A one-page explanation usually includes total SAFE amount, the main cap or caps, whether any discounts exist, whether any MFN exists, and a simple conversion estimate at a realistic seed valuation. If you need to add footnotes to explain special cases, that is a warning sign.

The one-page test matters because it mirrors how a seed investor thinks. They want clarity quickly. If you cannot deliver clarity, they assume there are surprises.

The “terms drift” threshold

Even if your total SAFE dollars are not huge, you can create trouble by drifting terms over time. A small raise on a $6M cap, then another on $8M, then $10M, then a discount-only SAFE, and then a SAFE with MFN is a pattern that suggests you are negotiating without a plan.
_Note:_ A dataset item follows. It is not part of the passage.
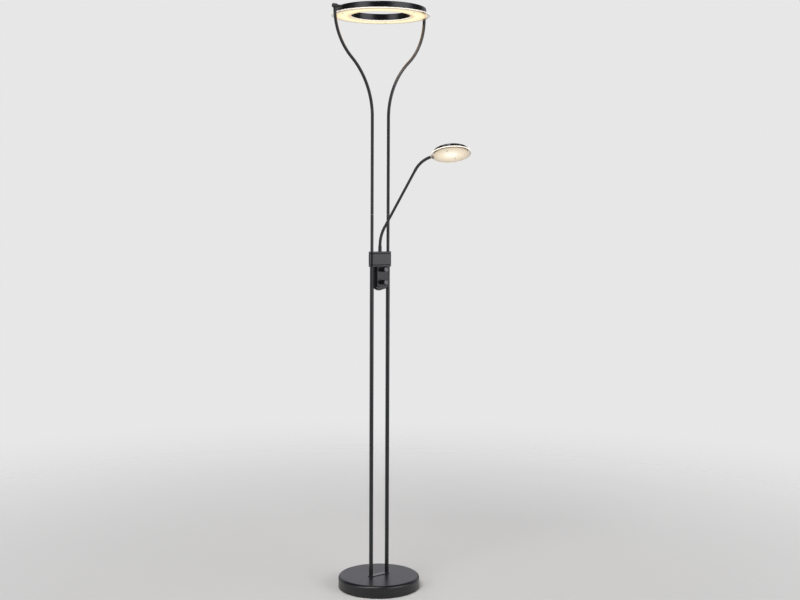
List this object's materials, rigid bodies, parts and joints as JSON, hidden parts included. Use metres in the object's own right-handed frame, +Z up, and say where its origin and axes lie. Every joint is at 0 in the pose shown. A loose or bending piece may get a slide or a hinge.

A lead investor will read this as a lack of discipline. They may not say that directly, but they will protect themselves with tougher terms or slower diligence. Either way, you pay a cost.

If you want to raise SAFEs over time, keep the structure stable. Change only when you hit a clear milestone that justifies it, and be prepared to explain that milestone in plain words.

The “seed round hostage” threshold

This threshold is simple. If your existing SAFE stack forces you to accept a seed valuation you do not want, just to avoid extreme dilution or investor conflict, then you have too many SAFEs or too many low caps.

This is where founders feel stuck. They may have strong progress, but their financing history is now shaping their future more than their current performance.

If you sense you are nearing this point, it is better to address it early—either by tightening SAFE terms, stopping the SAFE round, or moving toward a priced round sooner than planned.

The “fear of the cap table” threshold

This one is emotional, but accurate. If you feel nervous every time someone asks to see your cap table, you probably already know something is off.

That fear usually comes from uncertainty. You do not know how it converts, who gets what, or how it will look to a sophisticated lead investor.

When you reach this point, the best move is to clean it up now. Avoiding it only increases the pressure.